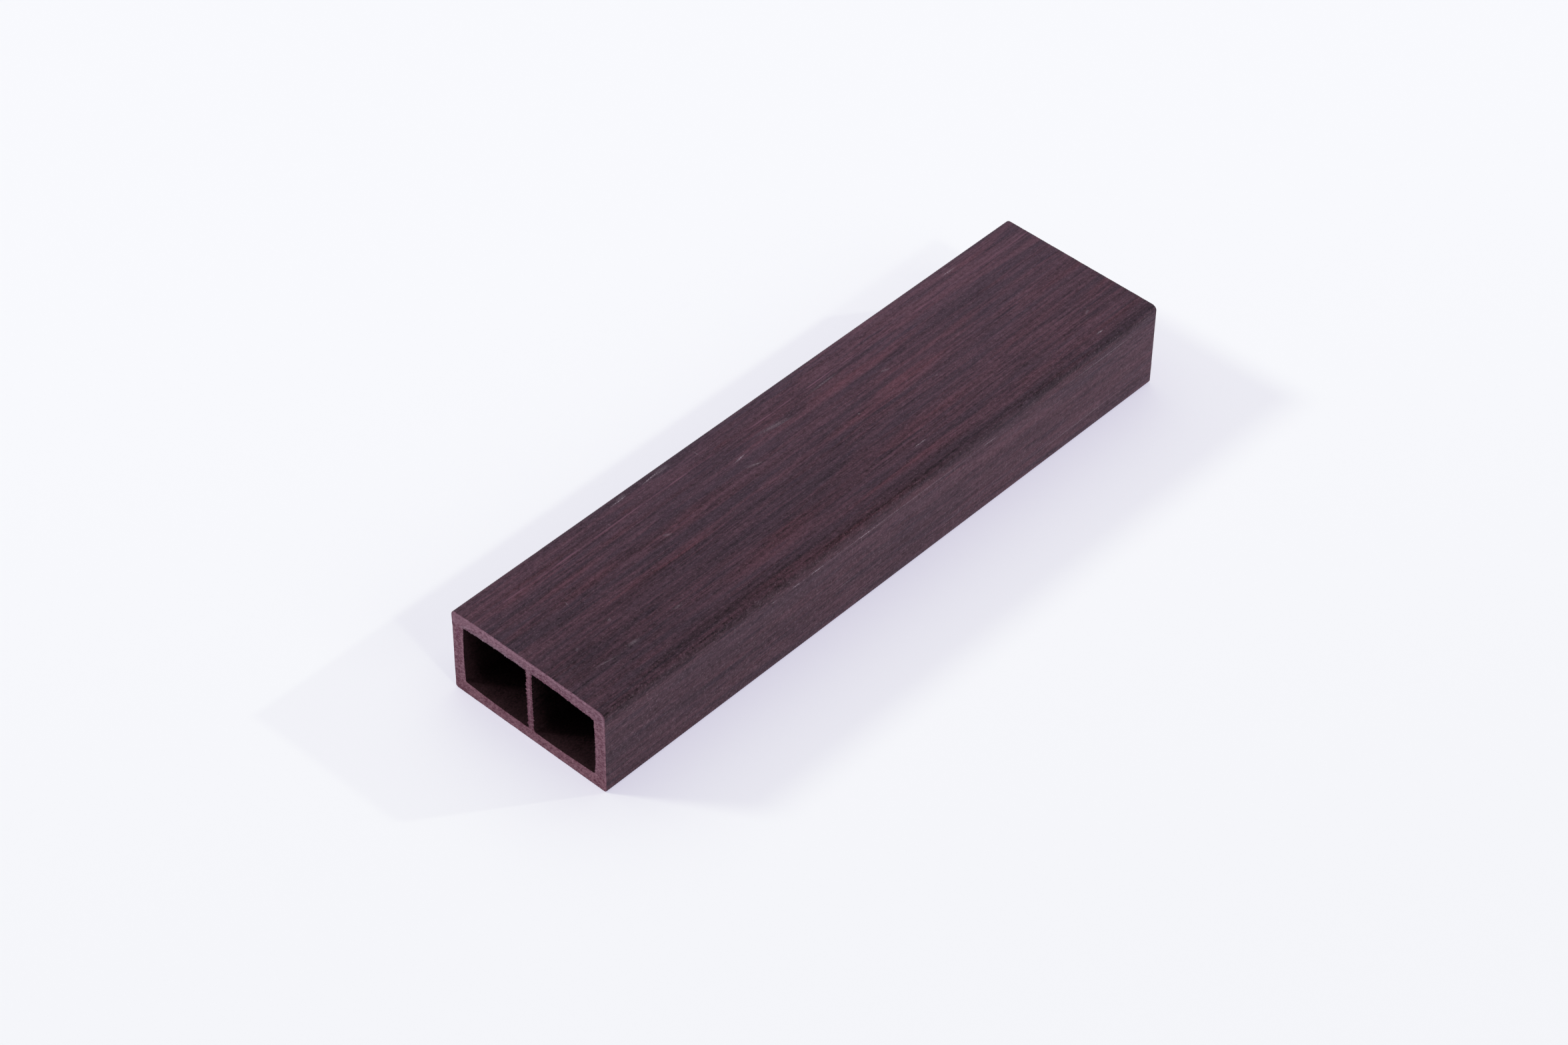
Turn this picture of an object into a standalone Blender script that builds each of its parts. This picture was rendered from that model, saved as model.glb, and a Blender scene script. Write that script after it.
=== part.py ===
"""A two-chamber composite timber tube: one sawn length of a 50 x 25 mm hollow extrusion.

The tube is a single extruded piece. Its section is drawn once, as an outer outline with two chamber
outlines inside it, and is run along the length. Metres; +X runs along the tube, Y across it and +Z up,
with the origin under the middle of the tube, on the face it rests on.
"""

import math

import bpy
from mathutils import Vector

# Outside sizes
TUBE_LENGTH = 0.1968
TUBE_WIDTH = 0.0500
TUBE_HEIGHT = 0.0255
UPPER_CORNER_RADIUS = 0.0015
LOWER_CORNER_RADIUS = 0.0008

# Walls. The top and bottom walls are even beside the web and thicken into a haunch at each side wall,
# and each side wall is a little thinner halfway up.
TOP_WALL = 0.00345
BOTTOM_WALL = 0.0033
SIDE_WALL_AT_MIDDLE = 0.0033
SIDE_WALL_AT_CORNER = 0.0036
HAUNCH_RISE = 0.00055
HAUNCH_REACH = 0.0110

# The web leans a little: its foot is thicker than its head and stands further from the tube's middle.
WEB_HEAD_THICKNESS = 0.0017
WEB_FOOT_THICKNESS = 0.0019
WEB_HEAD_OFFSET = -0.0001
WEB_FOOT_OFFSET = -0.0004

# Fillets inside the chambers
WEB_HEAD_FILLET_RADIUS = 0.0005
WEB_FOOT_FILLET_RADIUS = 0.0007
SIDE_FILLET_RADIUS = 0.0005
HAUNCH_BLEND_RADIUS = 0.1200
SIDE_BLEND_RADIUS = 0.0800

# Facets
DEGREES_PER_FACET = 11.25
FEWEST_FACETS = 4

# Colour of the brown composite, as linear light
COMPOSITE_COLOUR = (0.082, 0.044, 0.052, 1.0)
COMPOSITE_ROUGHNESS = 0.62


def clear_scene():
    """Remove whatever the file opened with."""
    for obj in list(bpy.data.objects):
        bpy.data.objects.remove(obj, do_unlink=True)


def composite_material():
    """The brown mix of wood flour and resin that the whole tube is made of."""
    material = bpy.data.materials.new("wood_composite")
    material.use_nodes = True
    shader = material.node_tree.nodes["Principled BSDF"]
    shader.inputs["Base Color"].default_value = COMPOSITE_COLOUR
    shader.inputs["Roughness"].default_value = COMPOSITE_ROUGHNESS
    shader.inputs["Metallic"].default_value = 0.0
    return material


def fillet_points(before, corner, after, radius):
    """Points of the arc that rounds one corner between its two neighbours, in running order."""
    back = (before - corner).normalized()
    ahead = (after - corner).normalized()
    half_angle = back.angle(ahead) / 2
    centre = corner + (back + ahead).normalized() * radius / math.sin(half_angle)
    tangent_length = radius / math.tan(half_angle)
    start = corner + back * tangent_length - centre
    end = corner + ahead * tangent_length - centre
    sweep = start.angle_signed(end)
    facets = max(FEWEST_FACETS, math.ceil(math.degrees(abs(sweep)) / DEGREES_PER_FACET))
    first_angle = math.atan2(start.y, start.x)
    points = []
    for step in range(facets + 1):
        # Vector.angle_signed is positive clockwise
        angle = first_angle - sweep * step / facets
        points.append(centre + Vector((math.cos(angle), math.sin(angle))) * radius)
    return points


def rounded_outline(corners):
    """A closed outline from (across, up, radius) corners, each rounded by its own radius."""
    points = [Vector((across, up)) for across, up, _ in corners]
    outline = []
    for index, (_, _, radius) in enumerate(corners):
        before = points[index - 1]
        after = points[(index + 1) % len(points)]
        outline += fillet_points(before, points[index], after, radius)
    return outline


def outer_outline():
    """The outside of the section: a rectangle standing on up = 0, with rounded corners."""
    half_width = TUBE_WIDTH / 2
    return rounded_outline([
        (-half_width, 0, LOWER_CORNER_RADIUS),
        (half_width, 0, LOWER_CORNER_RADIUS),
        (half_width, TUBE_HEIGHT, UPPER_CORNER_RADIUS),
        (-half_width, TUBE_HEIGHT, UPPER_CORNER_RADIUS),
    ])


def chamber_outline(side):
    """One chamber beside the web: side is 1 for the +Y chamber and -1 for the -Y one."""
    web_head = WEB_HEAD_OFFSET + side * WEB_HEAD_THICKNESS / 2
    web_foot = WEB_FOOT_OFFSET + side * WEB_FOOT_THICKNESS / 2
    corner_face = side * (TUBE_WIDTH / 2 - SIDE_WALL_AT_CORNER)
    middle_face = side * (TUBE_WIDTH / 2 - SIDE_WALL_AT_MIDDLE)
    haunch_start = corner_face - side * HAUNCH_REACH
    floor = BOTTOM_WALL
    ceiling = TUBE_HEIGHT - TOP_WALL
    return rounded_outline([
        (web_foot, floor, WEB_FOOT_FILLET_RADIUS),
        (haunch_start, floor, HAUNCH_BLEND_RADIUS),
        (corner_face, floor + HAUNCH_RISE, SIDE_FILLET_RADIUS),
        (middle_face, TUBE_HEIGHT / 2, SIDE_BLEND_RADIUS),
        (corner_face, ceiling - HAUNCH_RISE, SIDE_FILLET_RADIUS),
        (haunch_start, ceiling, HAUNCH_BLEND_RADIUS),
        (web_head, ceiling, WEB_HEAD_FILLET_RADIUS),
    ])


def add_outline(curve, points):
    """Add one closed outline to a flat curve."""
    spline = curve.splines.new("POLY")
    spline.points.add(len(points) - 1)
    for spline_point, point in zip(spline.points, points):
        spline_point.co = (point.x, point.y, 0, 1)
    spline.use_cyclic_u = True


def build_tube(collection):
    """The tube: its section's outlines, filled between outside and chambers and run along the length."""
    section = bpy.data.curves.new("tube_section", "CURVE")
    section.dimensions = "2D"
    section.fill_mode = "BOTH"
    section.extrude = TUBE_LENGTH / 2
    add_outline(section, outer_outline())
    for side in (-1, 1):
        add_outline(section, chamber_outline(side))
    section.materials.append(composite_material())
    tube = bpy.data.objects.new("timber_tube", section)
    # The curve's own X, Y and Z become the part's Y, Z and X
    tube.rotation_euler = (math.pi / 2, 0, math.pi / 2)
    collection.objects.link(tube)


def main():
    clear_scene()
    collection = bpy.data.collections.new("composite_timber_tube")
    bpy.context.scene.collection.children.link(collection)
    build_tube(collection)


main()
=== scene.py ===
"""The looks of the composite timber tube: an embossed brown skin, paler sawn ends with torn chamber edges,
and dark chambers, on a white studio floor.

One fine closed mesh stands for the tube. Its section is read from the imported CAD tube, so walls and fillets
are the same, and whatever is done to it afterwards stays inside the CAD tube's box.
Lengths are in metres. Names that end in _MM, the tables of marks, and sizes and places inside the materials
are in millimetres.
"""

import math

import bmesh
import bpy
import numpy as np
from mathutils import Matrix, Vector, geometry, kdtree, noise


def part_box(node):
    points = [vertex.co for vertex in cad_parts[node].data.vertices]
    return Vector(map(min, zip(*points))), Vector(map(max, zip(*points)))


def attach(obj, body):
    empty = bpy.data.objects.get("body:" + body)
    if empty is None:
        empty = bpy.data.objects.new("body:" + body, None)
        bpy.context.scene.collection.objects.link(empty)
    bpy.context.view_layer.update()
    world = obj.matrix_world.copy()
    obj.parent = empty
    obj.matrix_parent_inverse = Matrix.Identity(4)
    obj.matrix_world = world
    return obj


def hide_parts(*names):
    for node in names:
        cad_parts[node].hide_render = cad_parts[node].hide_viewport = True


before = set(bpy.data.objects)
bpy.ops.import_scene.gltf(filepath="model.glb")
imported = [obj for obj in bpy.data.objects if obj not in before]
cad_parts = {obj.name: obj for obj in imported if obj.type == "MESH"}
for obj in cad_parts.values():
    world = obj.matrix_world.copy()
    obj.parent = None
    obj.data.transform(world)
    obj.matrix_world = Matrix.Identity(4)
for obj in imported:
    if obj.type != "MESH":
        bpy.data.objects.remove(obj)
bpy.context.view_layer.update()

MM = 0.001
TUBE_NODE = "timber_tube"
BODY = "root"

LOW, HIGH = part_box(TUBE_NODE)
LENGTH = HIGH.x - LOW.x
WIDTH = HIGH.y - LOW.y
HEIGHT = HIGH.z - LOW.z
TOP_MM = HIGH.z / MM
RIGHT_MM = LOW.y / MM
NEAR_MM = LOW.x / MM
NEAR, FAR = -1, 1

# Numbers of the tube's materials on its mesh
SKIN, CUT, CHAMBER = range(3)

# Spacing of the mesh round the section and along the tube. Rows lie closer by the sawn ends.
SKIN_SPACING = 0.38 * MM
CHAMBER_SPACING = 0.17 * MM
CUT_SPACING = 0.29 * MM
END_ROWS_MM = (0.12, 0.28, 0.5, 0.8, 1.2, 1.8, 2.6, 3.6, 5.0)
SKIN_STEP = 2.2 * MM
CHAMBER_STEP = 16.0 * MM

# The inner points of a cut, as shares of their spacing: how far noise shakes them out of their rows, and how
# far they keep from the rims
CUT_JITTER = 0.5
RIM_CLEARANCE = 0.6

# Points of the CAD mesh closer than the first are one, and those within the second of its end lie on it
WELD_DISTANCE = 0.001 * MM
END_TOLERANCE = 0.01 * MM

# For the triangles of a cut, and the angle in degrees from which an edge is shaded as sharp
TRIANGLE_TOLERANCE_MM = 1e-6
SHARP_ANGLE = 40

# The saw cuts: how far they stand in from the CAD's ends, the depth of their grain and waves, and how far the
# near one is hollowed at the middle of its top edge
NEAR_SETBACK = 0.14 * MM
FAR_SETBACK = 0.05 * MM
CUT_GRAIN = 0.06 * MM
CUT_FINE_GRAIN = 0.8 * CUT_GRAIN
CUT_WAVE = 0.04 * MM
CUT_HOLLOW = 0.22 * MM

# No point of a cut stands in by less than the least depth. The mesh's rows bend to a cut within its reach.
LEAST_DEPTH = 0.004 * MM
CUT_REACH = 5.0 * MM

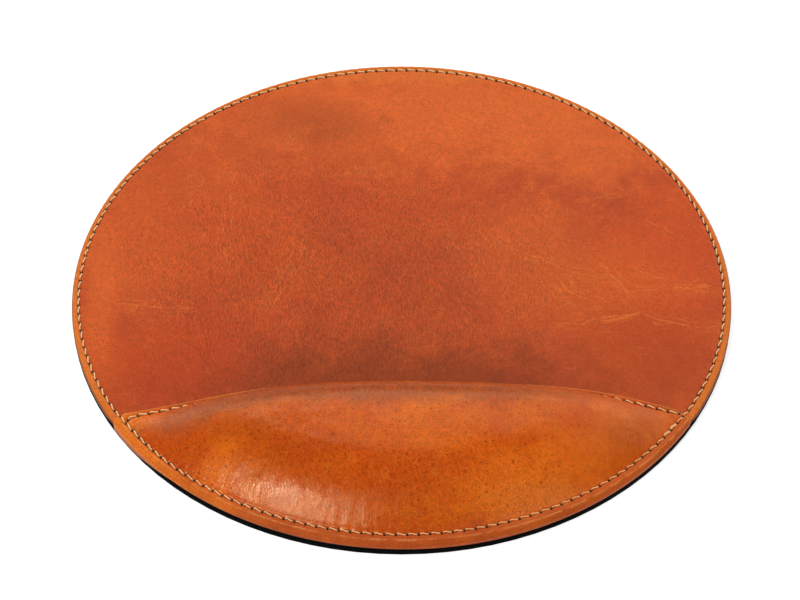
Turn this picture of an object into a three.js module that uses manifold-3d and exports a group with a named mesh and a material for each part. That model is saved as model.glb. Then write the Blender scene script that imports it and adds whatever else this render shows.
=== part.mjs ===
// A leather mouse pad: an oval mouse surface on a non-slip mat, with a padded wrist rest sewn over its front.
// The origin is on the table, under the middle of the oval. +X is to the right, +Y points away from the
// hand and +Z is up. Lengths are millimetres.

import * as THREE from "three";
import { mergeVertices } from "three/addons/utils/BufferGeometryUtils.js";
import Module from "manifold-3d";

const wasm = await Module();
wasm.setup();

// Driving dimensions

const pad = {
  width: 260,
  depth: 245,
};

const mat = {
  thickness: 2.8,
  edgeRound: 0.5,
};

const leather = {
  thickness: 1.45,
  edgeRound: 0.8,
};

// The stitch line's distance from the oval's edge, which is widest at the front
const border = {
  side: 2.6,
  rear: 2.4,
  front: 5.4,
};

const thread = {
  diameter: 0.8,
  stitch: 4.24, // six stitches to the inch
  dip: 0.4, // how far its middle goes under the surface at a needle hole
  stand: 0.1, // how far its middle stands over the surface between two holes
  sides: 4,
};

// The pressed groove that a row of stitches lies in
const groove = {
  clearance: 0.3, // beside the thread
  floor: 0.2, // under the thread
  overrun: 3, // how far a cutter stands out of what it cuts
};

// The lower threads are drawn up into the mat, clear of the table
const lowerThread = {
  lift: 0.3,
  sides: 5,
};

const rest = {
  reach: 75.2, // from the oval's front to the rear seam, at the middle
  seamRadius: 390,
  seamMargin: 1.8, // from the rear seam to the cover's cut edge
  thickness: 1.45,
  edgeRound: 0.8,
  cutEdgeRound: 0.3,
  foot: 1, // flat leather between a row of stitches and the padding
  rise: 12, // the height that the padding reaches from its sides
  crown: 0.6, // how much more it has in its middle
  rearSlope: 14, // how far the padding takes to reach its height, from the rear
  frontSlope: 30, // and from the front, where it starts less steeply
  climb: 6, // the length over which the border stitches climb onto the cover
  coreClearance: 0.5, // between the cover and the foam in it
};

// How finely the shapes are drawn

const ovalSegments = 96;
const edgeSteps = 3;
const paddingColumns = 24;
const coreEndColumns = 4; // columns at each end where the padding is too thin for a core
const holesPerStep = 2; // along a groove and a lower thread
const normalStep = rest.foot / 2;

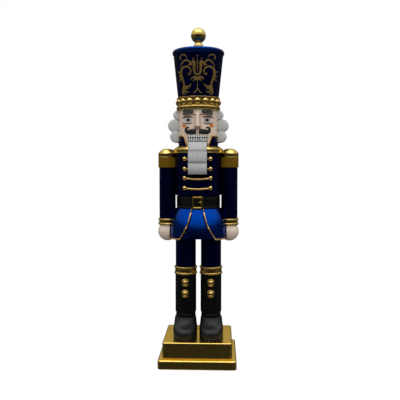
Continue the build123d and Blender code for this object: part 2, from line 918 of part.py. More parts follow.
-=-=-=-=-
**Stated problem**
Using the entries above, return exactly the lines from the line with "# The curve's" to the line with "if empty is", counting both of those lines.

**Right answer**
    # The curve's own X, Y and Z become the part's Y, Z and X
    tube.rotation_euler = (math.pi / 2, 0, math.pi / 2)
    collection.objects.link(tube)


def main():
    clear_scene()
    collection = bpy.data.collections.new("composite_timber_tube")
    bpy.context.scene.collection.children.link(collection)
    build_tube(collection)


main()
=== scene.py ===
"""The looks of the composite timber tube: an embossed brown skin, paler sawn ends with torn chamber edges,
and dark chambers, on a white studio floor.

One fine closed mesh stands for the tube. Its section is read from the imported CAD tube, so walls and fillets
are the same, and whatever is done to it afterwards stays inside the CAD tube's box.
Lengths are in metres. Names that end in _MM, the tables of marks, and sizes and places inside the materials
are in millimetres.
"""

import math

import bmesh
import bpy
import numpy as np
from mathutils import Matrix, Vector, geometry, kdtree, noise


def part_box(node):
    points = [vertex.co for vertex in cad_parts[node].data.vertices]
    return Vector(map(min, zip(*points))), Vector(map(max, zip(*points)))


def attach(obj, body):
    empty = bpy.data.objects.get("body:" + body)
    if empty is None:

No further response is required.